[What to do] Repeat every line, exactly, from the very first through the one where "third_share = 1 / 3" appears. Add nothing else.

[Data section]
+ + + +
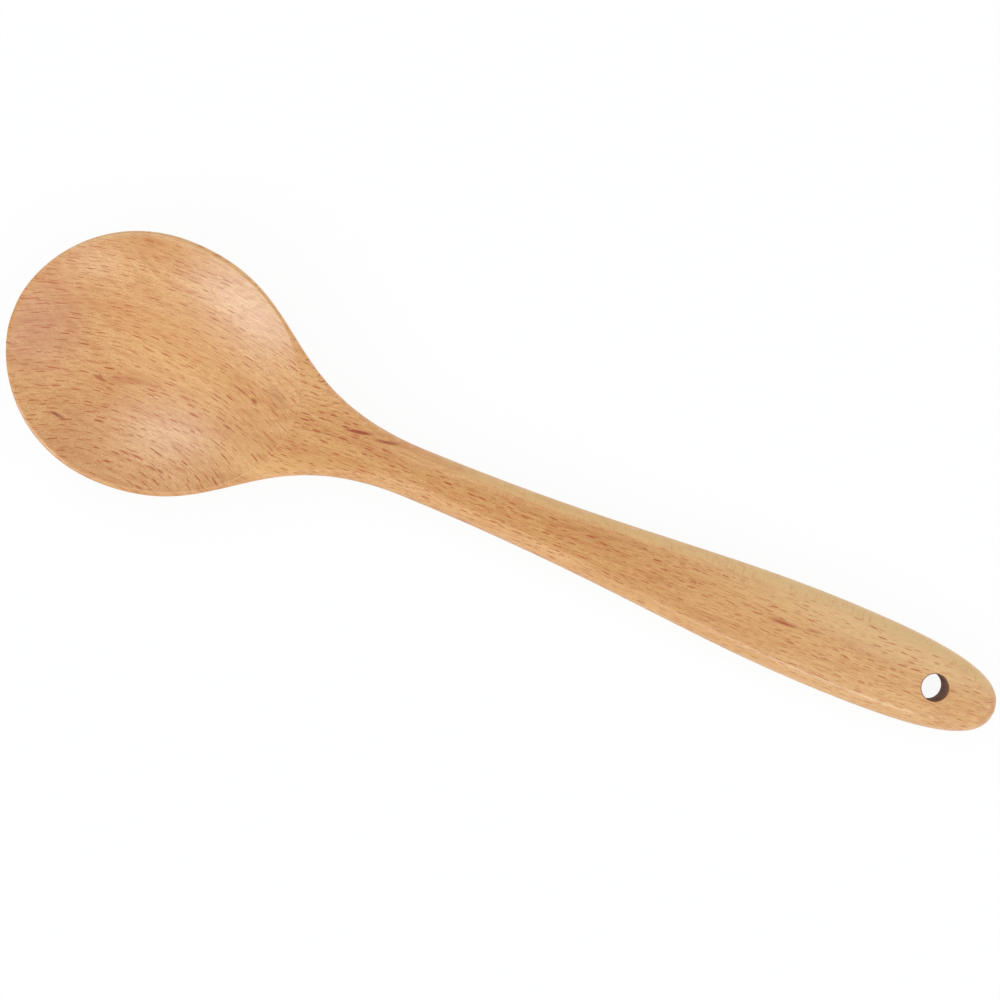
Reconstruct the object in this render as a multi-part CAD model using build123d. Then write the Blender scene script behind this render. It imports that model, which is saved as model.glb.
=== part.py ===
from build123d import *
import math
import os

# A long wooden spoon, carved from one board: a large dished bowl, a teardrop shoulder,
# a slim neck and a grip that widens to a rounded end with a round hanging hole.
# Lengths are millimetres. It is drawn face up in the board's own frame, with the
# bowl's tip at x = 0, the board's upper face at z = 0 and the handle along +X. At the
# end it is laid down on the back of its bowl and the far end of its handle.

# Outline seen from above.
overall_length = 310.0
bowl_width = 75.1
bowl_widest_at = 40.9
neck_width = 15.2
neck_at = 125.0
grip_width = 27.6
grip_widest_from_end = 52.6

# Thickness below the upper face.
bowl_thickness = 16.8
bowl_deepest_at = 44.0
neck_thickness = 11.6
grip_thickness = 10.8

# Rim of the bowl and the softened long edges of the handle.
rim_round = 1.1
rim_band = 1.3
rim_ends_at = 80.0
handle_crown = 0.9
handle_edge_drop = 4.6
handle_edge_width = 5.4
end_round = 4.2

# The dished hollow, and the hanging hole near the end of the handle.
hollow_depth = 11.6
hollow_end_at = 86.9
hole_diameter = 8.0
hole_from_end = 19.8
hole_edge_break = 0.6
cut_overrun = 3.0

# Shapes of the guide curves. Each pair is how far the curve keeps its first and its
# last direction, as a share of the stretch that it spans.
tip_outline_shares = (0.45, 0.63)
shoulder_outline_shares = (0.45, 0.56)
grip_outline_shares = (0.47, 0.32)
end_outline_shares = (0.66, 0.80)
tip_back_shares = (0.40, 0.52)
shoulder_back_shares = (0.42, 0.50)
handle_back_shares = (0.33, 0.33)

# Shapes of a cross-section, in the bowl and in the handle: how far the side keeps
# upright and the back keeps flat, as shares of the quarter that they round. The handle's
# face turns down tightly at its edges, so it keeps its direction for less of the way.
bowl_side_share = 0.30
bowl_back_share = 0.52
handle_side_share = 0.56
handle_back_share = 0.66
quarter_round_share = 0.55
handle_round_share = 0.22
third_share = 1 / 3

# Cross-sections along each stretch of the outline, and the small flat that closes each
# end, as a share of the outline curve's own run.
tip_steps = 14
shoulder_steps = 14
grip_steps = 9
end_steps = 12
end_flat_share = 0.02


def bezier(t, p0, p1, p2, p3):
    """A cubic Bezier coordinate at t, from its four control values."""
    r = 1 - t
    return r ** 3 * p0 + 3 * r * r * t * p1 + 3 * r * t * t * p2 + t ** 3 * p3


def level_curve(start, finish, shares):
    """Control points of a curve that leaves start and reaches finish level."""
    run = finish[0] - start[0]
    lead, trail = shares
    return (start, (start[0] + lead * run, start[1]), (finish[0] - trail * run, finish[1]), finish)


def curve_point(curve, t):
    """The point of a guide curve at t."""
    return bezier(t, *[p[0] for p in curve]), bezier(t, *[p[1] for p in curve])


def curve_value(curves, x):
    """The height of a chain of guide curves above the place x, found by halving."""
    curve = next((c for c in curves if x <= c[3][0]), curves[-1])
    low, high = 0.0, 1.0
    for _ in range(50):
        t = (low + high) / 2
        if curve_point(curve, t)[0] < x:
            low = t
        else:
            high = t
    return curve_point(curve, t)[1]


def ease(x, start, finish):
    """A smooth rise from 0 at start to 1 at finish."""
    t = min(max((x - start) / (finish - start), 0), 1)
    return t * t * (3 - 2 * t)


def nose(distance, radius):
    """The height of a quarter circle of that radius, as a share, at a distance in from its end."""
    near = min(max(distance / radius, 0), 1)
    return math.sqrt(near * (2 - near))


def outline_curves():
    """Half-width of the outline: tip, shoulder, grip and rounded end."""
    tip, back = tip_outline_shares
    lead, fall = end_outline_shares
    half_bowl = bowl_width / 2
    half_neck = neck_width / 2
    half_grip = grip_width / 2
    grip_widest_at = overall_length - grip_widest_from_end
    return [
        ((0, 0), (0, tip * half_bowl), (bowl_widest_at * (1 - back), half_bowl), (bowl_widest_at, half_bowl)),
        level_curve((bowl_widest_at, half_bowl), (neck_at, half_neck), shoulder_outline_shares),
        level_curve((neck_at, half_neck), (grip_widest_at, half_grip), grip_outline_shares),
        ((grip_widest_at, half_grip), (grip_widest_at + lead * grip_widest_from_end, half_grip),
         (overall_length, fall * half_grip), (overall_length, 0)),
    ]


def back_curves():
    """Depth of the back below the upper face: tip, bowl to neck, and handle."""
    rise, keep = tip_back_shares
    fall = bowl_thickness - rim_round
    return [
        ((0, rim_round), (0, rim_round + rise * fall),
         (bowl_deepest_at * (1 - keep), bowl_thickness), (bowl_deepest_at, bowl_thickness)),
        level_curve((bowl_deepest_at, bowl_thickness), (neck_at, neck_thickness), shoulder_back_shares),
        level_curve((neck_at, neck_thickness), (overall_length, grip_thickness), handle_back_shares),
    ]


OUTLINE = outline_curves()
BACK = back_curves()


def section(x):
    """One closed cross-section: crowned face, two rounded shoulders and a rounded back."""
    handle = ease(x, rim_ends_at, neck_at)
    half = curve_value(OUTLINE, x)
    widest = rim_round + handle * (handle_edge_drop - rim_round)
    from_end = overall_length - x
    top = -widest * (1 - min(nose(x, rim_round), nose(from_end, end_round)))
    back = -widest - (curve_value(BACK, x) - widest) * nose(from_end, end_round)
    crown = handle * handle_crown * (widest + top) / widest
    edge = rim_band + handle * (handle_edge_width - rim_band)
    face = half * half / (half + edge)
    side = bowl_side_share + handle * (handle_side_share - bowl_side_share)
    keel = bowl_back_share + handle * (handle_back_share - bowl_back_share)
    turn = quarter_round_share + handle * (handle_round_share - quarter_round_share)
    return section_wire(x, half, face, top, crown, -widest, back, side, keel, turn)


def section_wire(x, half, face, top, crown, widest, back, side, keel, turn):
    """The cross-section's five curves in the plane at x, joined smoothly."""
    joint = top - crown
    out = turn * (half - face)
    slope = 2 * crown / face
    up = quarter_round_share * (joint - widest)
    down = side * (widest - back)
    curves = [Bezier((x, -face, joint), (x, -face * third_share, top + crown * third_share),
                     (x, face * third_share, top + crown * third_share), (x, face, joint))]
    right = [(face, joint), (face + out, joint - out * slope), (half, widest + up), (half, widest)]
    lower = [(half, widest), (half, widest - down), (keel * half, back), (0, back)]
    curves.append(Bezier(*[(x, y, z) for y, z in right]))
    curves.append(Bezier(*[(x, y, z) for y, z in lower]))
    curves.append(Bezier(*[(x, -y, z) for y, z in reversed(lower)]))
    curves.append(Bezier(*[(x, -y, z) for y, z in reversed(right)]))
    return Wire(curves)


def stations():
    """Places of the cross-sections, close together where the outline turns fast."""
    places = [curve_point(OUTLINE[0], end_flat_share)[0]]
    for curve, steps in zip(OUTLINE, (tip_steps, shoulder_steps, grip_steps, end_steps)):
        places += [curve_point(curve, step / steps)[0] for step in range(1, steps + 1)]
    return places[:-1] + [curve_point(OUTLINE[-1], 1 - end_flat_share)[0]]


def carved_board():
    """The whole spoon before its hollow and its hole are cut."""
    return Solid.make_loft([section(x) for x in stations()])


def hollow_halves():
    """The dished hollow: two stretched caps of one sphere that meet at the bowl's widest place."""
    half = bowl_width / 2 - rim_band
    radius = (half ** 2 + hollow_depth ** 2) / (2 * hollow_depth)
    cap = Pos(0, 0, radius - hollow_depth) * Sphere(radius)
    size = 2 * overall_length
    tip_side = Pos(-size / 2, 0, 0) * Box(size, size, size)
    tip_half = scale(cap & tip_side, by=((bowl_widest_at - rim_band) / half, 1, 1), about=(0, 0, 0))
    neck_half = scale(cap - tip_side, by=((hollow_end_at - bowl_widest_at) / half, 1, 1), about=(0, 0, 0))
    return [Pos(bowl_widest_at, 0, 0) * tip_half, Pos(bowl_widest_at, 0, 0) * neck_half]


def laid_down(spoon):
    """The spoon at rest: tipped until bowl and handle end touch, then centred over the floor."""
    foot_at = overall_length - end_round
    tip_angle = math.atan2(bowl_thickness - grip_thickness, foot_at - bowl_deepest_at)
    spoon = Rot(0, math.degrees(tip_angle), 0) * spoon
    box = spoon.bounding_box()
    return Pos(-box.center().X, 0, -box.min.Z) * spoon


def hanging_hole(spoon):
    """The straight hole through the grip, with both of its mouths broken."""
    box = spoon.bounding_box()
    x = box.max.X - hole_from_end
    radius = hole_diameter / 2
    line = spoon & (Pos(x, 0, 0) * Cylinder(hole_edge_break / 2, 2 * overall_length))
    low, high = line.bounding_box().min.Z, line.bounding_box().max.Z
    straight = Pos(x, 0, (low + high) / 2) * Cylinder(radius, high - low + 2 * cut_overrun)
    cone_height = hole_edge_break + cut_overrun
    upper = Pos(x, 0, high - hole_edge_break + cone_height / 2) * Cone(radius, radius + cone_height, cone_height)
    lower = Pos(x, 0, low + hole_edge_break - cone_height / 2) * Cone(radius + cone_height, radius, cone_height)
    return straight + upper + lower


def wooden_spoon():
    """The finished spoon."""
    tip_half, neck_half = hollow_halves()
    spoon = laid_down(carved_board() - tip_half - neck_half)
    return spoon - hanging_hole(spoon)


os.makedirs("parts", exist_ok=True)
export_step(wooden_spoon(), "parts/spoon.step")
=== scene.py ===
"""A carved beech spoon on a white table, seen from above.

The spoon is one piece of wood. Its surface is worked out as arrays in the board's own
frame: x runs from the tip of the bowl to the end of the handle, z is 0 on the board's
upper face. It is then laid down as the model lies, on the back of its bowl and the end
of its handle. Lengths are millimetres until the last step, which gives metres.
"""
from __future__ import annotations

import logging
import math
from collections.abc import Iterable
from dataclasses import dataclass
from enum import Enum

import bmesh
import bpy
import numpy as np
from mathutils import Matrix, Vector

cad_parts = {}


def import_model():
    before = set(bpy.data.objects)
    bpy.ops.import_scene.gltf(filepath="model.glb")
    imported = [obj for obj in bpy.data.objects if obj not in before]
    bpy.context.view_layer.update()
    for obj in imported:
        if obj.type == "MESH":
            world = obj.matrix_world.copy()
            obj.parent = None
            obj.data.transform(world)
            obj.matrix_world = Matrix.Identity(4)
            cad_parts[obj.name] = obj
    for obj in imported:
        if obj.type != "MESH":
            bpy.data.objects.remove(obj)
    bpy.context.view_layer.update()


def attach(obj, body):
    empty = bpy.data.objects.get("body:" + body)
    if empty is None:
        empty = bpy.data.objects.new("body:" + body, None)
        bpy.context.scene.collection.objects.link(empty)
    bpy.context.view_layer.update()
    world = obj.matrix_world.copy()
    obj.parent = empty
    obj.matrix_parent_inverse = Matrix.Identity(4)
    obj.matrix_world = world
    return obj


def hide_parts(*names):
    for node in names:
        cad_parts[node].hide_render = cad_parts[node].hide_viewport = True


LOG = logging.getLogger("spoon")
Array = np.ndarray
Pair = tuple[float, float]
Triple = tuple[float, float, float]
Colour = Triple
Socket = bpy.types.NodeSocket
Grid = tuple[Array, Array, bool]

# A millimetre in metres, then the distances in metres at which points are joined and
# edges are dropped, and a margin in millimetres for comparing places.
MM = 0.001
WELD = 2e-6
SLIVER = 1e-7
MARGIN = 1e-9

# The Mix node's sockets for numbers and for colours, which share their names.
NUMBER_A, NUMBER_B = 2, 3
COLOUR_A, COLOUR_B, COLOUR_OUT = 6, 7, 2


def srgb(red: int, green: int, blue: int) -> Colour:
    """A colour written as on screen, in linear values by the sRGB standard's own curve."""
    parts = np.array([red, green, blue]) / 255
    linear = np.where(parts <= 0.04045, parts / 12.92, ((parts + 0.055) / 1.055) ** 2.4)
    return tuple(float(v) for v in linear)


def ease(values: Array, start: float, finish: float) -> Array:
    """A smooth rise, 3t^2 - 2t^3, from 0 at start to 1 at finish."""
    t = np.clip((values - start) / (finish - start), 0.0, 1.0)
    return t * t * (3.0 - 2.0 * t)


def steps(count: int) -> Array:
    """Shares from 0 to 1 in that many even steps."""
    return np.linspace(0.0, 1.0, count + 1)


def quarter_round(distance: Array, radius: float) -> Array:
    """Height of a quarter circle of that radius, as a share, at a distance in from its end."""
    near = np.clip(distance / radius, 0.0, 1.0)
    return np.sqrt(near * (2.0 - near))


def smooth_least(first: Array, second: Array, reach: float) -> Array:
    """The lesser of two heights, with the corner between them rounded over a reach.

    Where the heights differ by less than the reach, a parabola (reach - difference)^2
    over four reaches is taken off the lesser one.
    """
    near = np.clip(reach - np.abs(first - second), 0.0, None)
    return np.minimum(first, second) - near * near / (4.0 * reach)


def spaced(start: float, finish: float, count: int) -> Array:
    """Places from start to finish, crowded at both ends as the cosine of equal angles."""
    turn = np.linspace(0.0, np.pi, count + 1)
    return start + (finish - start) * (1.0 - np.cos(turn)) / 2.0


def bezier(t: Array, p0: Array, p1: Array, p2: Array, p3: Array) -> Array:
    """A cubic Bezier coordinate: with r as 1 - t, the weights are r^3, 3r^2t, 3rt^2 and t^3."""
    r = 1.0 - t
    return r ** 3 * p0 + 3.0 * r * r * t * p1 + 3.0 * r * t * t * p2 + t ** 3 * p3


def placed(name: str, data: bpy.types.ID) -> bpy.types.Object:
    """A new object in the scene."""
    item = bpy.data.objects.new(name, data)
    bpy.context.scene.collection.objects.link(item)
    return item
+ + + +
[Problem solution]
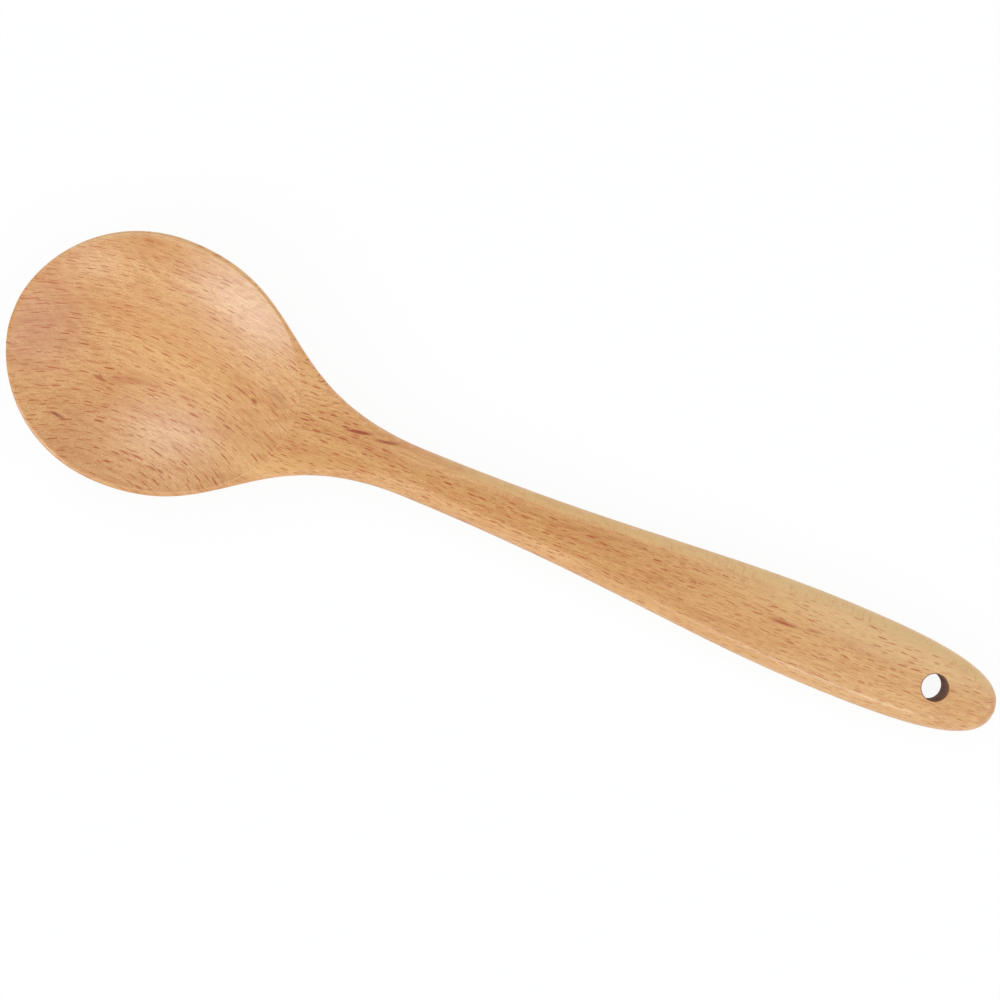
Reconstruct the object in this render as a multi-part CAD model using build123d. Then write the Blender scene script behind this render. It imports that model, which is saved as model.glb.
=== part.py ===
from build123d import *
import math
import os

# A long wooden spoon, carved from one board: a large dished bowl, a teardrop shoulder,
# a slim neck and a grip that widens to a rounded end with a round hanging hole.
# Lengths are millimetres. It is drawn face up in the board's own frame, with the
# bowl's tip at x = 0, the board's upper face at z = 0 and the handle along +X. At the
# end it is laid down on the back of its bowl and the far end of its handle.

# Outline seen from above.
overall_length = 310.0
bowl_width = 75.1
bowl_widest_at = 40.9
neck_width = 15.2
neck_at = 125.0
grip_width = 27.6
grip_widest_from_end = 52.6

# Thickness below the upper face.
bowl_thickness = 16.8
bowl_deepest_at = 44.0
neck_thickness = 11.6
grip_thickness = 10.8

# Rim of the bowl and the softened long edges of the handle.
rim_round = 1.1
rim_band = 1.3
rim_ends_at = 80.0
handle_crown = 0.9
handle_edge_drop = 4.6
handle_edge_width = 5.4
end_round = 4.2

# The dished hollow, and the hanging hole near the end of the handle.
hollow_depth = 11.6
hollow_end_at = 86.9
hole_diameter = 8.0
hole_from_end = 19.8
hole_edge_break = 0.6
cut_overrun = 3.0

# Shapes of the guide curves. Each pair is how far the curve keeps its first and its
# last direction, as a share of the stretch that it spans.
tip_outline_shares = (0.45, 0.63)
shoulder_outline_shares = (0.45, 0.56)
grip_outline_shares = (0.47, 0.32)
end_outline_shares = (0.66, 0.80)
tip_back_shares = (0.40, 0.52)
shoulder_back_shares = (0.42, 0.50)
handle_back_shares = (0.33, 0.33)

# Shapes of a cross-section, in the bowl and in the handle: how far the side keeps
# upright and the back keeps flat, as shares of the quarter that they round. The handle's
# face turns down tightly at its edges, so it keeps its direction for less of the way.
bowl_side_share = 0.30
bowl_back_share = 0.52
handle_side_share = 0.56
handle_back_share = 0.66
quarter_round_share = 0.55
handle_round_share = 0.22
third_share = 1 / 3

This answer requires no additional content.